> _Collected data_:
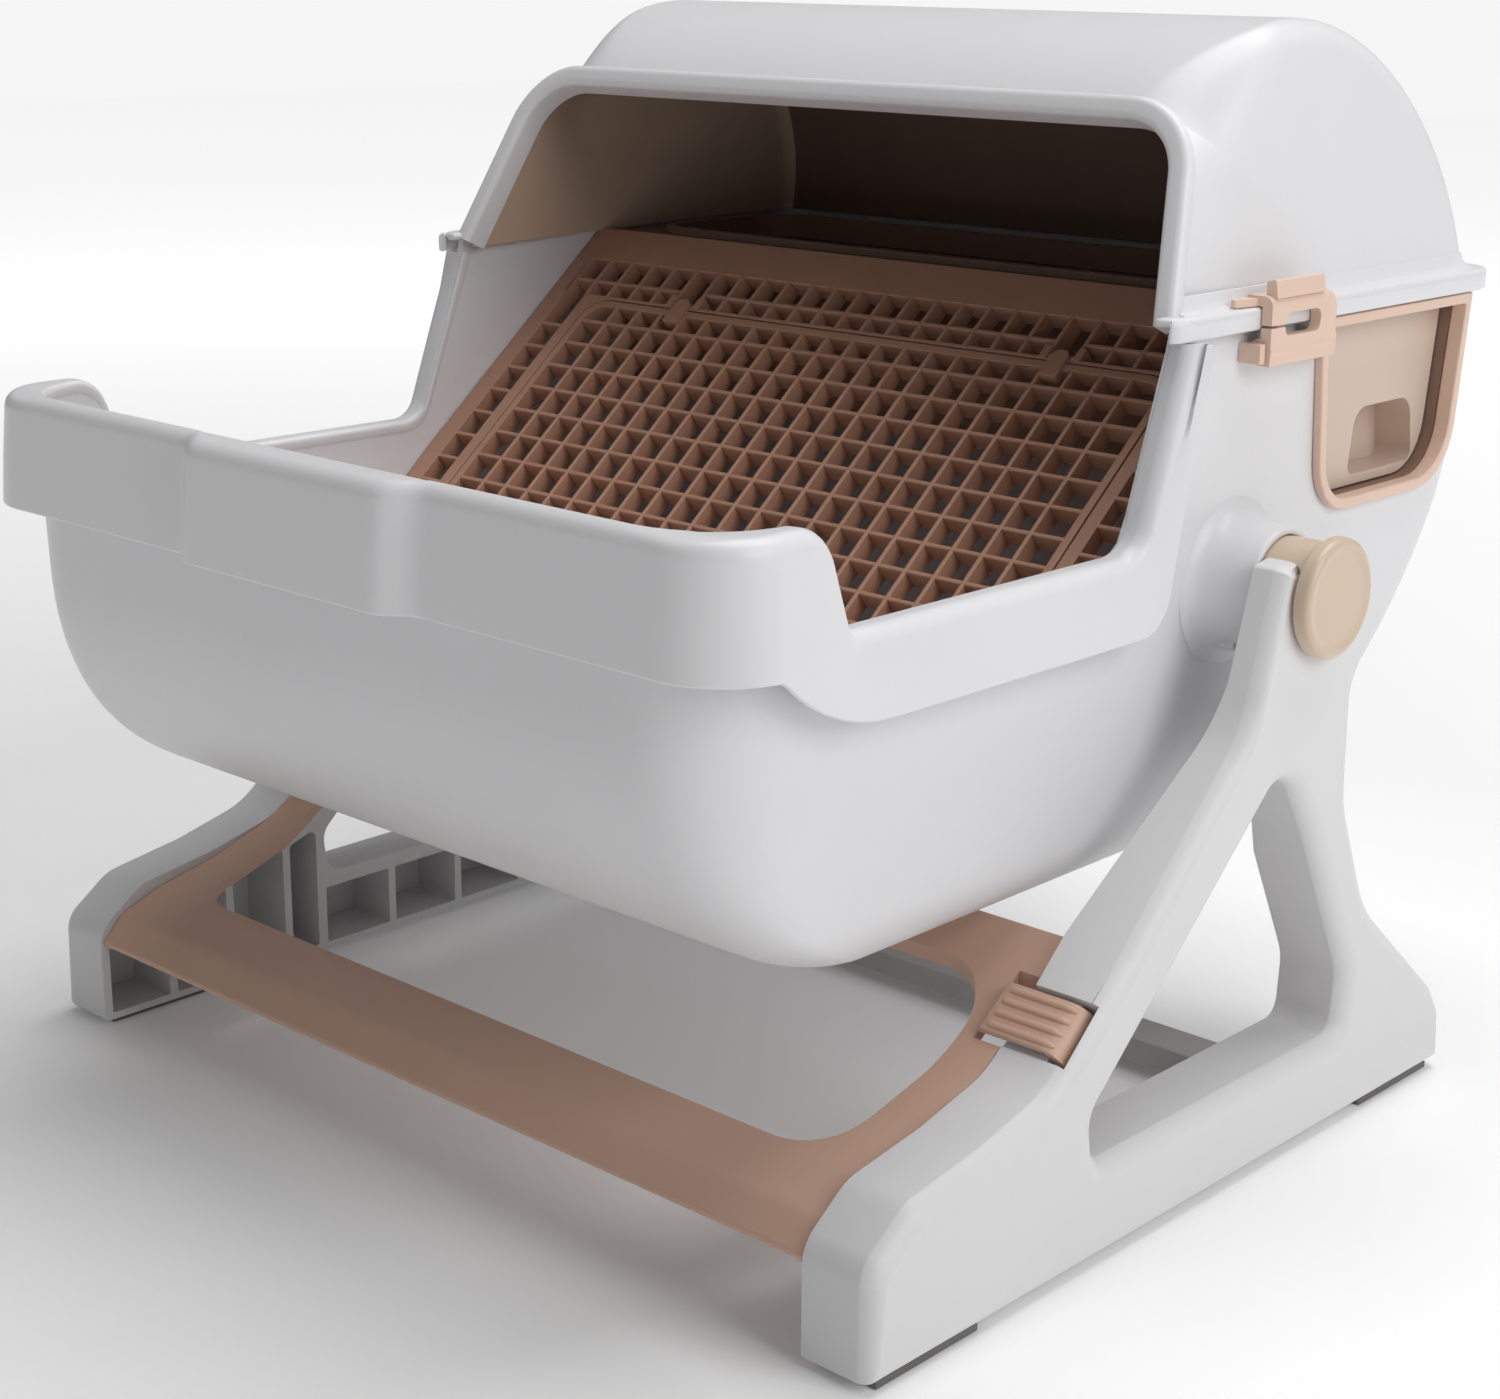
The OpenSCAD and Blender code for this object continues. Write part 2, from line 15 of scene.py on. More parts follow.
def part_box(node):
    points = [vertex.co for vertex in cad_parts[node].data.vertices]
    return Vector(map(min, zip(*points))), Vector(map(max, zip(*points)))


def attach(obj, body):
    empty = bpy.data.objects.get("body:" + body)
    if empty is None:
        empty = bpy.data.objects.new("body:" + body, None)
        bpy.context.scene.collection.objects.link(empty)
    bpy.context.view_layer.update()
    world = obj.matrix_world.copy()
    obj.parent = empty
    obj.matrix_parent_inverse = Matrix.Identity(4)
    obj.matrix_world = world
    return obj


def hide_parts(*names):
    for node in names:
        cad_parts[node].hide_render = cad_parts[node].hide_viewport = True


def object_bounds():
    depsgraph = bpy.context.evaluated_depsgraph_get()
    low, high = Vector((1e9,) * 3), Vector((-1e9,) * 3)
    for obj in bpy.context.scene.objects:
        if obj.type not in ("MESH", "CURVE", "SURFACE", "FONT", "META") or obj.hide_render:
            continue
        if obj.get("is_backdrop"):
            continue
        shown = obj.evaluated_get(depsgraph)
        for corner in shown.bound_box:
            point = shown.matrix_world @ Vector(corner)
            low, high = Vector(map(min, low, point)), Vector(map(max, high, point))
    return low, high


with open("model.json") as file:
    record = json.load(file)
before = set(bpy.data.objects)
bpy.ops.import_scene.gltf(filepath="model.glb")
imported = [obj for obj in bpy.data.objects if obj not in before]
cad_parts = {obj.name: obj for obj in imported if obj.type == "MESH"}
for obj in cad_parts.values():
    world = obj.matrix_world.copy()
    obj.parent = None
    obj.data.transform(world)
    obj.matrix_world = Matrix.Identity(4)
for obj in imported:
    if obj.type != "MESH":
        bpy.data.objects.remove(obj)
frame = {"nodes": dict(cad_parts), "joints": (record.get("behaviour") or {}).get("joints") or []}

> _Required work_: Quote the data in full, keeping each word unchanged.

> _Right answer_:
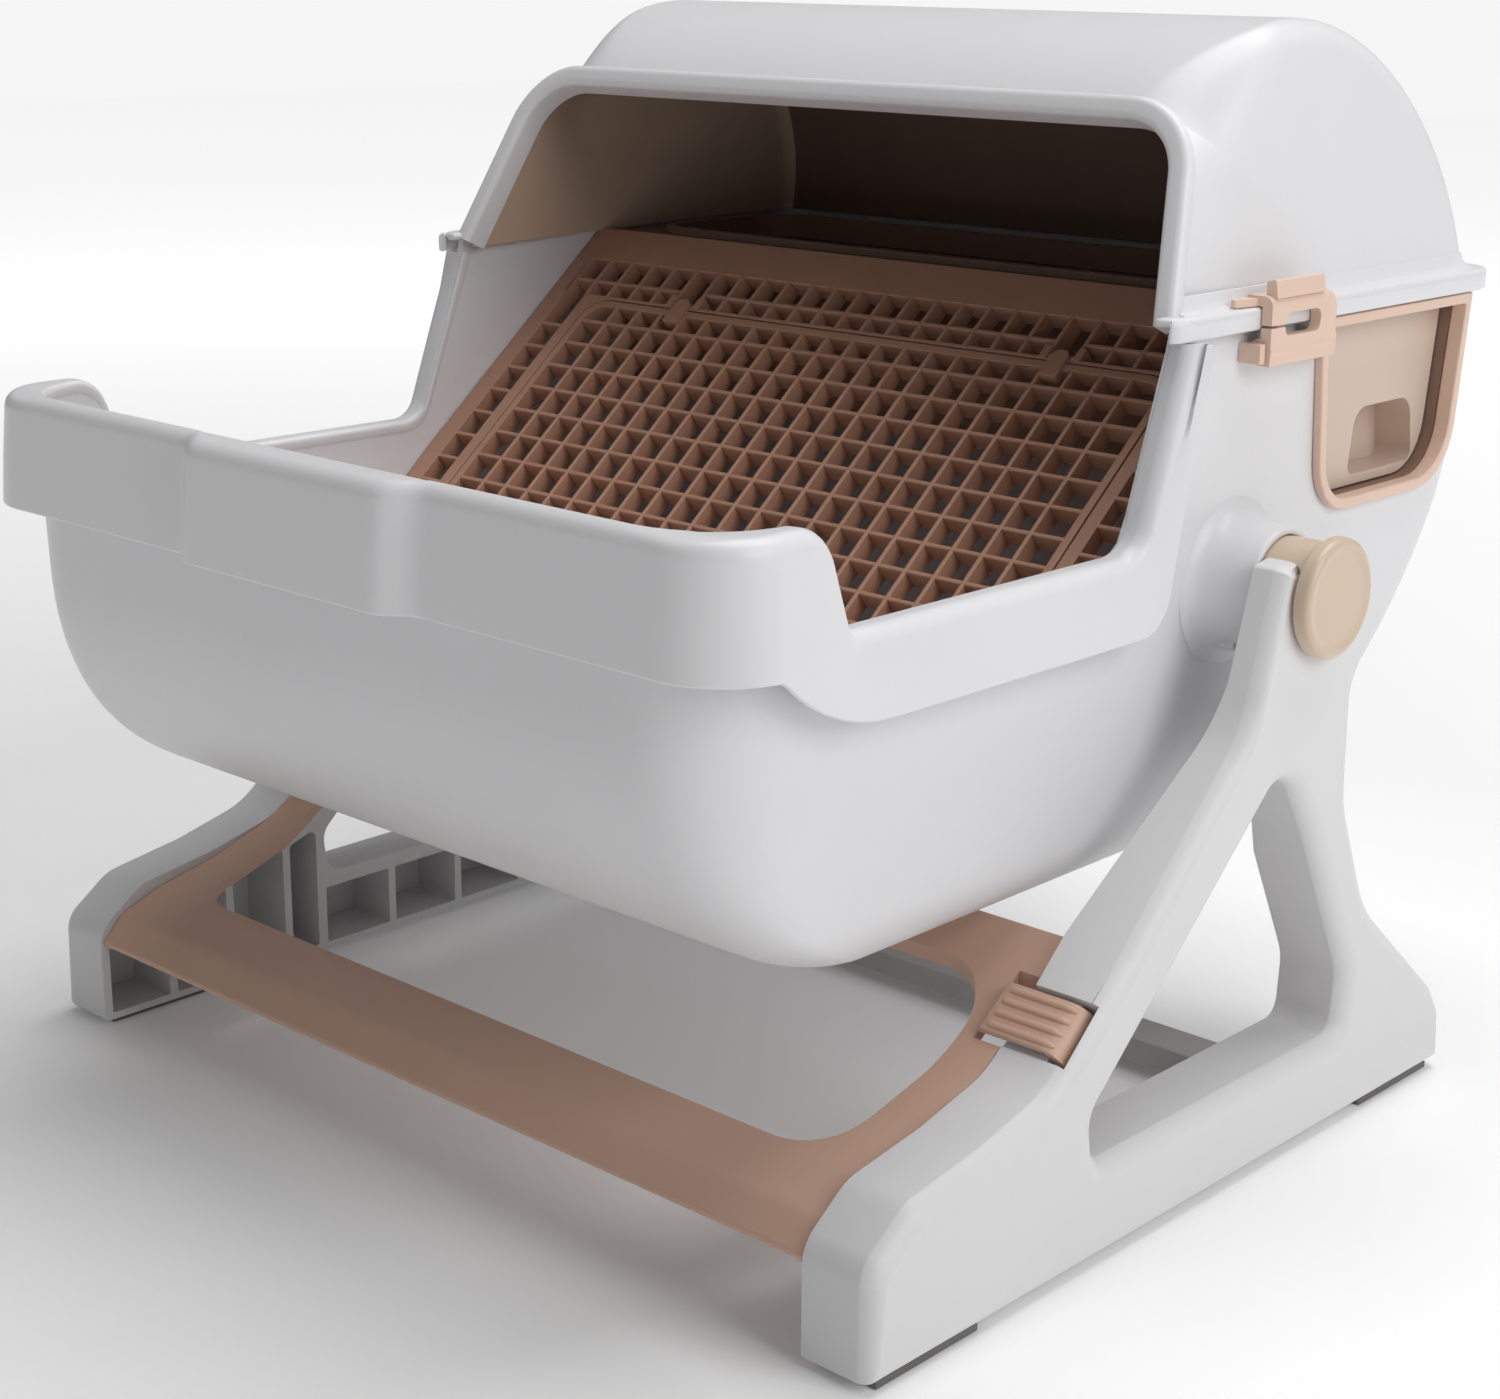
The OpenSCAD and Blender code for this object continues. Write part 2, from line 15 of scene.py on. More parts follow.
def part_box(node):
    points = [vertex.co for vertex in cad_parts[node].data.vertices]
    return Vector(map(min, zip(*points))), Vector(map(max, zip(*points)))


def attach(obj, body):
    empty = bpy.data.objects.get("body:" + body)
    if empty is None:
        empty = bpy.data.objects.new("body:" + body, None)
        bpy.context.scene.collection.objects.link(empty)
    bpy.context.view_layer.update()
    world = obj.matrix_world.copy()
    obj.parent = empty
    obj.matrix_parent_inverse = Matrix.Identity(4)
    obj.matrix_world = world
    return obj


def hide_parts(*names):
    for node in names:
        cad_parts[node].hide_render = cad_parts[node].hide_viewport = True


def object_bounds():
    depsgraph = bpy.context.evaluated_depsgraph_get()
    low, high = Vector((1e9,) * 3), Vector((-1e9,) * 3)
    for obj in bpy.context.scene.objects:
        if obj.type not in ("MESH", "CURVE", "SURFACE", "FONT", "META") or obj.hide_render:
            continue
        if obj.get("is_backdrop"):
            continue
        shown = obj.evaluated_get(depsgraph)
        for corner in shown.bound_box:
            point = shown.matrix_world @ Vector(corner)
            low, high = Vector(map(min, low, point)), Vector(map(max, high, point))
    return low, high


with open("model.json") as file:
    record = json.load(file)
before = set(bpy.data.objects)
bpy.ops.import_scene.gltf(filepath="model.glb")
imported = [obj for obj in bpy.data.objects if obj not in before]
cad_parts = {obj.name: obj for obj in imported if obj.type == "MESH"}
for obj in cad_parts.values():
    world = obj.matrix_world.copy()
    obj.parent = None
    obj.data.transform(world)
    obj.matrix_world = Matrix.Identity(4)
for obj in imported:
    if obj.type != "MESH":
        bpy.data.objects.remove(obj)
frame = {"nodes": dict(cad_parts), "joints": (record.get("behaviour") or {}).get("joints") or []}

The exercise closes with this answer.